Gözlemlerinizi indirgemek ya da standart sisteme dönüştürmekle bir bilimsel gözlem sonuçlanmaz. Bunu sonuçlandırabilmek için, elde ettiğiniz bulguları analiz etmeniz gerekir. Bu analizler amacınıza göre değişebilir. Değişen yıldızların türleri dolayısıyla özellikleri farklı olduğundan gözlem amaçları da çok farklıdır. Ama genel olarak bakarsak, en popüler gözlemlerin örten ve kataklismik değişenler olduğunu görmekteyiz. Örten değişen yıldızların ışık eğrileri yine bazı bilgisayar programları yardımıyla çözümlenerek sistem hakkında detaylı bilgiler elde edilebilir.
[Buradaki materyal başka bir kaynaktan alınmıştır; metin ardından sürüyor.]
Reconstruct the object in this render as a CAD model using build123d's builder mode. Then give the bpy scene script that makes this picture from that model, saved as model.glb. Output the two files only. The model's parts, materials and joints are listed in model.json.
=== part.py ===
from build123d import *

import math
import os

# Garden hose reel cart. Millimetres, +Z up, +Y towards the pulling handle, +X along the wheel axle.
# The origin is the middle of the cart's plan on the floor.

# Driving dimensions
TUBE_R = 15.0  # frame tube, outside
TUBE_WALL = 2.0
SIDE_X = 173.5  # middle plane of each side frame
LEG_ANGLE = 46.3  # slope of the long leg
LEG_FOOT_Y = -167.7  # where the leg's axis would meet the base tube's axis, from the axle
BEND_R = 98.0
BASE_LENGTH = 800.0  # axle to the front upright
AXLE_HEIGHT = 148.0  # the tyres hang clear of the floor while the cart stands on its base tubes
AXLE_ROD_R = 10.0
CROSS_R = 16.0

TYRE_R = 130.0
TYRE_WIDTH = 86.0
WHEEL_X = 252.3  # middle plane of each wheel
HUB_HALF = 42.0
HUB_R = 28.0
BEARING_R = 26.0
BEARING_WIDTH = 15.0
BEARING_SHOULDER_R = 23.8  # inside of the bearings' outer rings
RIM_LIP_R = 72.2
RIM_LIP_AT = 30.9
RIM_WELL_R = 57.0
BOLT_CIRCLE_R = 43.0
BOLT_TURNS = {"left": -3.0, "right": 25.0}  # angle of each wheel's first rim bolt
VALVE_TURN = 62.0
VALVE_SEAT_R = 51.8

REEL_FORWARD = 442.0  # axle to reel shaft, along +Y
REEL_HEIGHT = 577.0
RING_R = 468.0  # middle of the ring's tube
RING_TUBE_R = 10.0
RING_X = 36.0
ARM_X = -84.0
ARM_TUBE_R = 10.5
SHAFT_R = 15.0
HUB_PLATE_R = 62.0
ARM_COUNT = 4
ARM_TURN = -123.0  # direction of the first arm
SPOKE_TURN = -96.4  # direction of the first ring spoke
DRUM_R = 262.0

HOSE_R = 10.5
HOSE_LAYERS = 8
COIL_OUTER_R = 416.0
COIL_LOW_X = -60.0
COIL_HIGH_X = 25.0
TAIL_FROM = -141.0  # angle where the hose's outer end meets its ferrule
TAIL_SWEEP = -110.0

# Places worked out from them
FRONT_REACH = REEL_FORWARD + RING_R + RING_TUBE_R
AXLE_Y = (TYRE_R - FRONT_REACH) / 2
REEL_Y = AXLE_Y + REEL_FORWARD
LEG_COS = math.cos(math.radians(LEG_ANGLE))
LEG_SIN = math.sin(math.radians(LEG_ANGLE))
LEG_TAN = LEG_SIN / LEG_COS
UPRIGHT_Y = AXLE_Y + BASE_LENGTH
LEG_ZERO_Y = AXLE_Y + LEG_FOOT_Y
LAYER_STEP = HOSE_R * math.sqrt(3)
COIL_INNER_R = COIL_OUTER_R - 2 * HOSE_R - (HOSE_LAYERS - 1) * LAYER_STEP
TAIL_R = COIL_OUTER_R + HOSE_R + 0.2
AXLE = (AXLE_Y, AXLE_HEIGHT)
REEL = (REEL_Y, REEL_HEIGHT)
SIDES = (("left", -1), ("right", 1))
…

Bunun yanında kataklismik değişenler gösterdikleri patlama aktiviteleri nedeniyle tüm Dünya'nın ilgisini üzerlerine çekmektedirler. Bu yıldızların da uzun dönemli analizleri ve bunun yanında kısa dönemli ışık değişimleri en çok üzerinde çalışılan konulardır. Şekilde daha önce ışık eğrisini görmüş olduğunuz yıldızın Fourier analizi yapılmış diyagramını görmektesiniz. Bu analiz elinizdeki verilerde en muhtemel peryodik değişimi bularak size bildirir. Siz de bu peryodu elinizdeki verilere uygularsınız ve sonuçlar üzerinde tartışırsınız.
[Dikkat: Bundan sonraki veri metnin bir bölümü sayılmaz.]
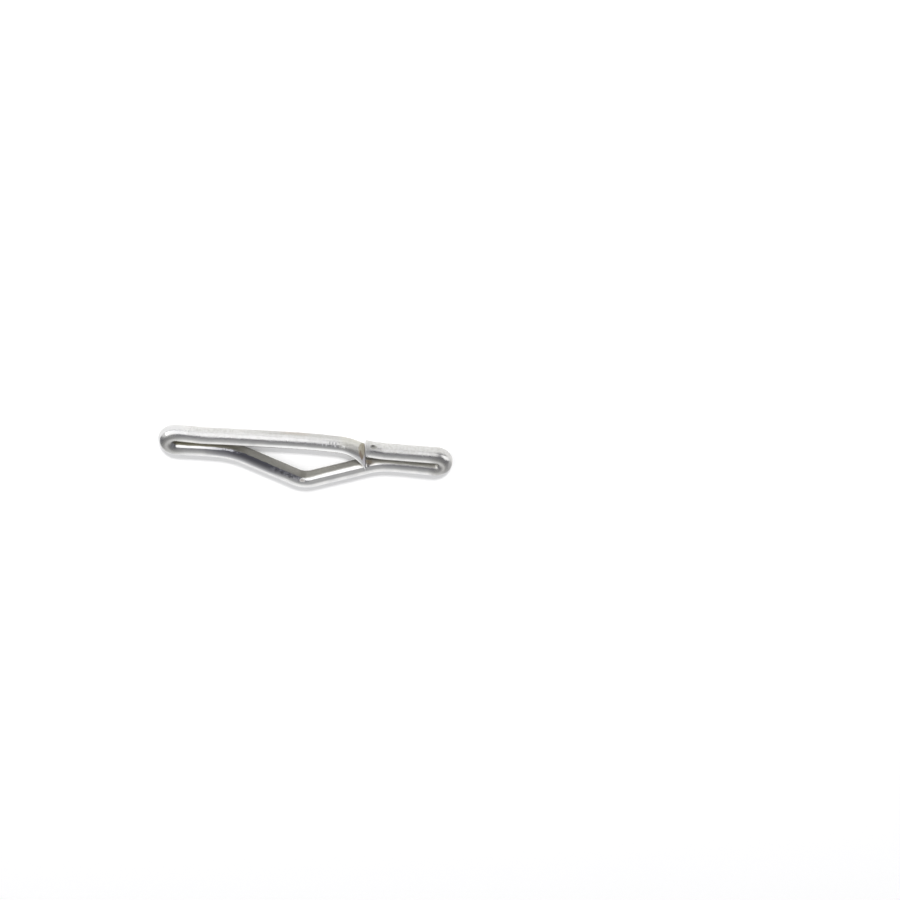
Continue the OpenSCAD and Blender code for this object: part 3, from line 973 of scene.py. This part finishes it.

Sonuç olarak amatör gökbilimcilerin önlerinde yapabilecekleri çok önemli çalışmalar duruyor. Tüm Dünya'da çok güzel bir şekilde organize olan amatörlerin astronomi bilimine katkısı gerçekten çok değerli. Buna en güzel örneklerden biri bölüm hocalarımızdan Dr. Tansel Ak'ın doktora tezinde amatörlerin elde ettiği bu verileri kullanması gösterilebilir. Ülkemiz amatörleri için belki şimdilik erken olan bu çalışmaların en kısa zamanda gündemimize gelmesini ve profesyonel astronomlarımızın bu çalışmaları kullanmasını umut ediyoruz.